Better-realised was the Scherzo, a more nimble, less weighty sound, the oboe doing a great job with the perky theme, and the brass and timpani lively at the climaxes. The other winds did splendid things with their variants of the theme, but the most nostalgic moments were the cellos’ introduction of the “paperboy” theme, and the strings in general joining in with its more extended moments. Elsewhere, the “snap” and “bite” of the rhythms was a joy.
The opening of the third movement “Introduction” with its bleak and unremitting atmosphere was promising – strings and winds in tandem advanced the sobriety of it all, bringing out an almost Sibelius-like feeling of isolation to the textures. The strings pursued a “wandering” course underscored by the brass and counterpointed by the horns, and with the oboe and flute doggedly “lifting” the mood in places. The brass seemed warmer and more heroic when first entering, but their aspect quickly darkened in accord with the strings, the anguished chordings from both heightening the unease which the flute sought to console. At this point I wanted more, but for whatever reason the composer had decreed “enough”, and before we knew where we were, the finale was upon us and the clouds had dispersed …..

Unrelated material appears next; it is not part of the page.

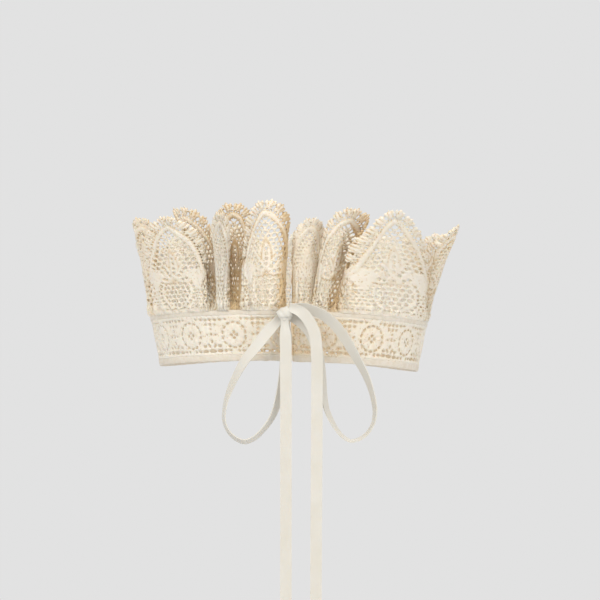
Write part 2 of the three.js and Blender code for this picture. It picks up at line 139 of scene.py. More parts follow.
# x, y, z, turn: the ribbon's runs, turn being how far its width faces sideways
RIBBON_RUNS = {
    "loop_left": [
        (-5, -67.2, 21.2, 0), (-10.3, -67.6, 15.8, 8), (-16.3, -67.6, 8.1, 24),
        (-21.2, -67.4, 1.9, 40), (-25.5, -67, -5.5, 54), (-28.9, -66.6, -12.9, 62),
        (-30.9, -66.2, -20.3, 70), (-31.3, -65.6, -26, 74), (-29.4, -65.2, -31.5, 76),
        (-25.5, -64.8, -35.4, 74), (-21.5, -64.5, -36.9, 71), (-17, -64.3, -35.3, 69),
        (-12, -64, -30.5, 66), (-8.4, -63.8, -25.2, 62), (-5.3, -63.7, -16.9, 54),
        (-3.1, -63.6, -7.3, 40), (-1.9, -63.6, 4.6, 20), (-1.7, -64.2, 14.7, 6),
        (-2.5, -65.6, 20.2, 0),
    ],
    "loop_right": [
        (1.4, -66, 26.8, 0), (5.5, -66.2, 26.9, 12), (10.3, -66.2, 26, 28),
        (15.4, -66.2, 24, 32), (20.2, -66.1, 20.4, 30), (24.8, -66, 15.1, 32),
        (28.8, -65.8, 8.7, 40), (32.9, -65.6, 1.4, 50), (36.1, -65.4, -4.6, 56),
        (38.4, -65.2, -10.2, 63), (40.1, -65, -16.5, 70), (40.8, -64.8, -22.6, 74),
        (39.7, -64.6, -28.5, 76), (37, -64.4, -32.8, 75), (33.5, -64.2, -35.4, 74),
        (29.4, -64, -36.5, 74), (25.7, -63.8, -34.6, 74), (22.6, -63.6, -31.2, 72),
        (20.1, -63.5, -26.8, 69), (18, -63.4, -21.9, 66), (16.4, -63.4, -14.5, 54),
        (15.3, -63.4, -6.4, 38), (13.8, -63.4, 3.2, 20), (11.9, -63.4, 11.8, 8),
        (8.1, -63.4, 18, 0), (4.2, -63.6, 21.2, 0), (0.6, -64.2, 22.9, 0),
    ],
    "tail_left": [
        (-2.3, -69.4, 20.7, 0), (-2.1, -69.6, 15.9, 0), (-1.8, -69.4, 8, 0),
        (-1.7, -68.8, -12, 0), (-1.7, -68, -50, 2), (-1.7, -67.6, -100, 4),
        (-1.8, -67.4, -154, 6),
    ],
    "tail_right": [
        (1, -69.8, 26.7, 0), (3.8, -70.5, 25.8, 0), (7.1, -70.4, 23.5, 0),
        (10, -70.2, 19.4, 0), (12, -69.9, 14.4, 0), (12.8, -69.6, 8.9, 0),
        (13.1, -69.3, 3, 0), (13.1, -68.8, -7.5, 0), (12.9, -68, -50, -3),
        (12.6, -67.6, -100, -5), (12.5, -67.4, -155, -6),
    ],
    "tie_left": [
        (-4.9, -59.8, 21.7, 0), (-4.4, -61.2, 22.8, 0), (-3.6, -62.7, 24.2, 0),
    ],
    "tie_right": [
        (3, -54.2, 22.9, 0), (1.9, -57.8, 24.2, 0), (-0.6, -63.1, 25.2, 0),
    ],
}
KNOT_CENTRE = (-2.4, -67, 23.9)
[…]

Though the composer might have given this marvellous finale more to react to in situ, the energising warmth and freshness of the movement’s opening textures set the tone for what followed, impulses which seemed like a symbolic renewal of confidence following a dark night of the soul. Lilburn had already in words enjoined his fellow-composers to engage in what he called “a search for tradition” relating to the necessity of “writing our own music”, in his now-historic 1946 Cambridge Music School lecture written under the same title. Here, now, he practised his own dictum in the composition of this symphony, and to the extent he felt it necessary, whatever critics might say about the result! The work emphasised both challenge and possibility, and the results today spoke for themselves.
The coming-together of these things in this finale was a heady experience – moments in which the big ringing brass theme soared out gloriously, and the orchestra in other places seemed to pick up its skirts and dance were made the more memorable by a final peroration begun by stratospheric strings, and chiselled out of the texture by resounding brass and rolling timpani in glorious C Major! It had the effect of consuming everything at the concert’s conclusion in swathes of splendour and happiness!